Faut-il déboulonner les statues ? Du bon usage de la mémoire

Le premier poste que j’ai occupé en tant que pasteur était dans l’Église de Dijon. Le presbytère était le long d’une rue qui s’appelait Michel Servet, du nom de l’humaniste qui a été envoyé au bûcher à Genève avec l’approbation de Calvin.

Le deuxième poste que j’ai occupé était dans la ville de Valence et l’adresse du presbytère était rue Louvois qui était le ministre de Louis XIV qui a envoyé les dragons chez les protestants pour les faire abjurer.

Non seulement, il ne m’est pas venu à l’esprit d’être offensé par une telle adresse, mais il m’est arrivé de me souvenir à propos de Michel Servet de cette magnifique phrase de Castellion qui s’est opposé à Calvin : « Tuer un homme, ce n’est pas défendre une idée, c’est tuer un homme. » Et à Valence, il m’est arrivé de faire mémoire des familles de mes ancêtres qui voyaient les dragons du roi débarquer chez eux avec tous les droits. Ayant une fille adolescente, je tremblais en imaginant ce que cela pouvait représenter.

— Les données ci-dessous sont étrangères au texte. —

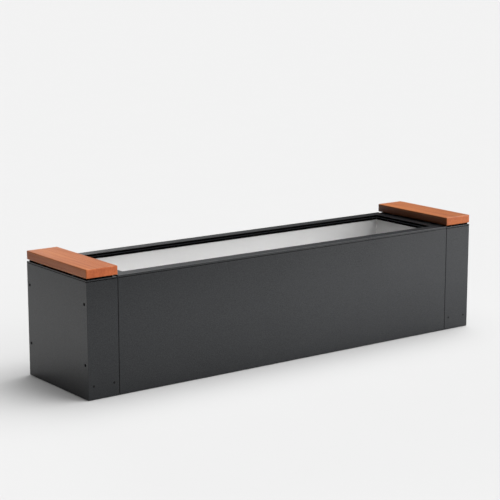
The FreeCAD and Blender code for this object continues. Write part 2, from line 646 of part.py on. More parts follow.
def panel_screw(x, y):
    """Countersunk, from below, flush with the panel's foot return."""
    z = SKIN_BOT
    s = cone((x, y, z + 0.05), (x, y, z + 1.5), 4.05, 2.6)
    s = s.fuse(cyl((x, y, z + 1.5), (x, y, z + 9.0), 2.4)).removeSplitter()
    return s.cut(hexagon((x, y, z - 0.5), (x, y, z + 1.3), 2.5))


add("panel_screws", group([panel_screw(x, sy * 168.0) for x in PANEL_SCREW_XS for sy in (-1, 1)]))
add("bearer_screws", group([pan_screw(x, sy * 166.0, RAIL_Z1 + 20.0, -1, 24.0, 2.9, 5.2, 2.8) for x in BEARER_XS for sy in (-1, 1)]))

# ---------------------------------------------------------------- write
for old in os.listdir("parts"):
    if old.endswith(".step"):
        os.remove(os.path.join("parts", old))
total = 0
for name, s in sorted(NODES.items()):
    bad = "" if s.isValid() else "  NOT VALID"
    bb = s.BoundBox
    print("%-24s %2d solids %9.1f cm3  X %7.1f %7.1f  Y %7.1f %7.1f  Z %6.1f %6.1f%s" % (
        name, len(s.Solids), s.Volume / 1000, bb.XMin, bb.XMax, bb.YMin, bb.YMax, bb.ZMin, bb.ZMax, bad))
    s.exportStep("parts/%s.step" % name)
    total += len(s.Solids)
print(len(NODES), "nodes,", total, "solids")
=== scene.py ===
import json
import math

import bmesh
import bpy
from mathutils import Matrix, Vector, noise


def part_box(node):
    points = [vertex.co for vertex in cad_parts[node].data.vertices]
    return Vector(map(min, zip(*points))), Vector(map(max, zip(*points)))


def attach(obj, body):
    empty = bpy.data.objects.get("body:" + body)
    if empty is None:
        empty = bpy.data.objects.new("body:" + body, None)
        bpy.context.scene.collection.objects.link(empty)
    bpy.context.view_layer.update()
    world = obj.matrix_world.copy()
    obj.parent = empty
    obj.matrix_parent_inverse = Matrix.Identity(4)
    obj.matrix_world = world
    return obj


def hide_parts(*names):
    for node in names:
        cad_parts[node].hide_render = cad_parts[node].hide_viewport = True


# Looks of the planter module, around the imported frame. Metres, +Z up, front = -Y.
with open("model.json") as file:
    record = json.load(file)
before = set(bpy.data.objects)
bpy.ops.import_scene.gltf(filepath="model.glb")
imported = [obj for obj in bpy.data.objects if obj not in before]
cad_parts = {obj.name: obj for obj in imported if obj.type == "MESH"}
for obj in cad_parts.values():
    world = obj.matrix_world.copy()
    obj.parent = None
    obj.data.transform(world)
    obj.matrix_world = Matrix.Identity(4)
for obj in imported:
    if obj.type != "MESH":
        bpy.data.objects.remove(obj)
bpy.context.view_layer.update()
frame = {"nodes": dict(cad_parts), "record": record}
NODE = frame["nodes"]
scene = bpy.context.scene

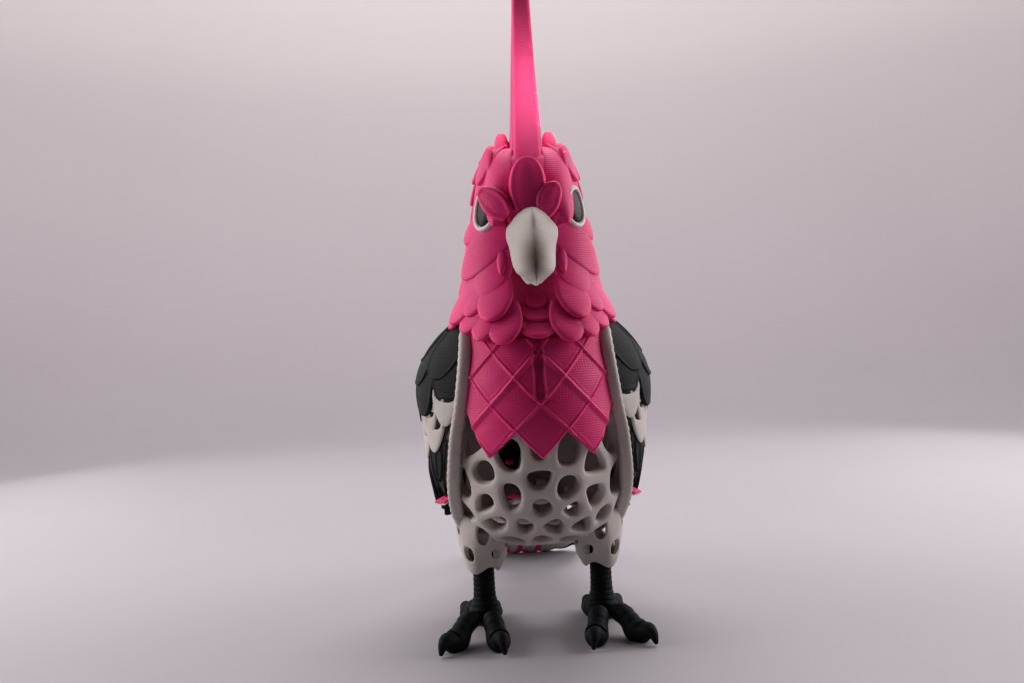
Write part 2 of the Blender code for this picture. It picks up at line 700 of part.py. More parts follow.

Les noms des rues comme les statues ont pour objet de garder la mémoire de certaines personnes. La mémoire a ceci de particulier qu’elle doit toujours chercher le point d’équilibre entre le trop et le trop peu tant il est vrai que les deux maladies de la mémoire sont le défaut et l’excès. La mémoire est faite de souvenir et d’oubli, si nous sommes dans l’oubli total nous ne savons plus qui nous sommes (Alzheimer), mais si nous sommes dans la mémoire totale et que nous n’oublions rien, nous sommes menacés par la folie.

Le commandement de mémoire est très présent dans le Premier Testament – Tu te souviendras, tu diras à tes fils – il investit trois champs particuliers.

Tu te souviendras que tu as été émigré, avec comme conséquence le respect des étrangers.

Tu te souviendras Du Seigneur qui t’a libéré, avec comme conséquence les exigences de la liberté.

Tu te souviendras d’Amalec – la personnification de la haine gratuite – avec comme conséquence le devoir d’arrêter le mal.

Plutôt que de déboulonner les statues ou débaptiser les rues, il me paraît plus sage de trouver un juste usage de l’histoire pour qu’elle nous aide à ne pas nous tromper de combat et qu’elle nous apprenne à cultiver l’accueil, la liberté et la vigilance.